** start of DATASET ENTRIES **
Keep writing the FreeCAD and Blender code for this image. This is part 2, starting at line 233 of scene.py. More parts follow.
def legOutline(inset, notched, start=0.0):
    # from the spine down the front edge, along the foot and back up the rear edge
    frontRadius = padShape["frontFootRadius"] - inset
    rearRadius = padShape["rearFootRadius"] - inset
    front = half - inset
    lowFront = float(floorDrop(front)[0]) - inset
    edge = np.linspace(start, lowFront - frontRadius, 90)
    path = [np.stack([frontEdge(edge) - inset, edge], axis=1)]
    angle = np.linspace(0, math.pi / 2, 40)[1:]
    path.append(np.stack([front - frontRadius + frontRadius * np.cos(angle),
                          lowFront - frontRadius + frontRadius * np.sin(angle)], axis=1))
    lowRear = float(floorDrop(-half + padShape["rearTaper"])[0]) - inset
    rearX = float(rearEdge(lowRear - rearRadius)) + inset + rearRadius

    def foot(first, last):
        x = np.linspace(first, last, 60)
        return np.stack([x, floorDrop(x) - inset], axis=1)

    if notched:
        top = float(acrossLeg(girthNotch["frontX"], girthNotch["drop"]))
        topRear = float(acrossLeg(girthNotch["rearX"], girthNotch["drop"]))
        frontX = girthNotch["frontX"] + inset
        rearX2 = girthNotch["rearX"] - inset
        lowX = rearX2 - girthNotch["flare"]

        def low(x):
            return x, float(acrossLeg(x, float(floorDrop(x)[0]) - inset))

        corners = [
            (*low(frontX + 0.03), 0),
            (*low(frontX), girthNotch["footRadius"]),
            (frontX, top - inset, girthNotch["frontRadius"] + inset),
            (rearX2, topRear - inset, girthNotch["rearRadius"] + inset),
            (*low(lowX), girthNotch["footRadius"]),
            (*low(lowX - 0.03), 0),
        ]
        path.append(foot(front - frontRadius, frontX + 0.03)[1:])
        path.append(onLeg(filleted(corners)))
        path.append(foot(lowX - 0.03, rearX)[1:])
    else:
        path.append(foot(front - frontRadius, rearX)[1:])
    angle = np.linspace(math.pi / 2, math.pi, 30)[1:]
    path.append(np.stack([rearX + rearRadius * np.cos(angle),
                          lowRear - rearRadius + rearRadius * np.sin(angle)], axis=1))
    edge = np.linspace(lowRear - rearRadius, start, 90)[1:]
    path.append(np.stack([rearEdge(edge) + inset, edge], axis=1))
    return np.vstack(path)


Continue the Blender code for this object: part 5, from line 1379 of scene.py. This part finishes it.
** end of DATASET ENTRIES **
▶ [EXERCISE DIRECTIONS] Reproduce all the data word for word.

▶ [WRITTEN REPLY]
Keep writing the FreeCAD and Blender code for this image. This is part 2, starting at line 233 of scene.py. More parts follow.
def legOutline(inset, notched, start=0.0):
    # from the spine down the front edge, along the foot and back up the rear edge
    frontRadius = padShape["frontFootRadius"] - inset
    rearRadius = padShape["rearFootRadius"] - inset
    front = half - inset
    lowFront = float(floorDrop(front)[0]) - inset
    edge = np.linspace(start, lowFront - frontRadius, 90)
    path = [np.stack([frontEdge(edge) - inset, edge], axis=1)]
    angle = np.linspace(0, math.pi / 2, 40)[1:]
    path.append(np.stack([front - frontRadius + frontRadius * np.cos(angle),
                          lowFront - frontRadius + frontRadius * np.sin(angle)], axis=1))
    lowRear = float(floorDrop(-half + padShape["rearTaper"])[0]) - inset
    rearX = float(rearEdge(lowRear - rearRadius)) + inset + rearRadius

    def foot(first, last):
        x = np.linspace(first, last, 60)
        return np.stack([x, floorDrop(x) - inset], axis=1)

    if notched:
        top = float(acrossLeg(girthNotch["frontX"], girthNotch["drop"]))
        topRear = float(acrossLeg(girthNotch["rearX"], girthNotch["drop"]))
        frontX = girthNotch["frontX"] + inset
        rearX2 = girthNotch["rearX"] - inset
        lowX = rearX2 - girthNotch["flare"]

        def low(x):
            return x, float(acrossLeg(x, float(floorDrop(x)[0]) - inset))

        corners = [
            (*low(frontX + 0.03), 0),
            (*low(frontX), girthNotch["footRadius"]),
            (frontX, top - inset, girthNotch["frontRadius"] + inset),
            (rearX2, topRear - inset, girthNotch["rearRadius"] + inset),
            (*low(lowX), girthNotch["footRadius"]),
            (*low(lowX - 0.03), 0),
        ]
        path.append(foot(front - frontRadius, frontX + 0.03)[1:])
        path.append(onLeg(filleted(corners)))
        path.append(foot(lowX - 0.03, rearX)[1:])
    else:
        path.append(foot(front - frontRadius, rearX)[1:])
    angle = np.linspace(math.pi / 2, math.pi, 30)[1:]
    path.append(np.stack([rearX + rearRadius * np.cos(angle),
                          lowRear - rearRadius + rearRadius * np.sin(angle)], axis=1))
    edge = np.linspace(lowRear - rearRadius, start, 90)[1:]
    path.append(np.stack([rearEdge(edge) + inset, edge], axis=1))
    return np.vstack(path)


Continue the Blender code for this object: part 5, from line 1379 of scene.py. This part finishes it.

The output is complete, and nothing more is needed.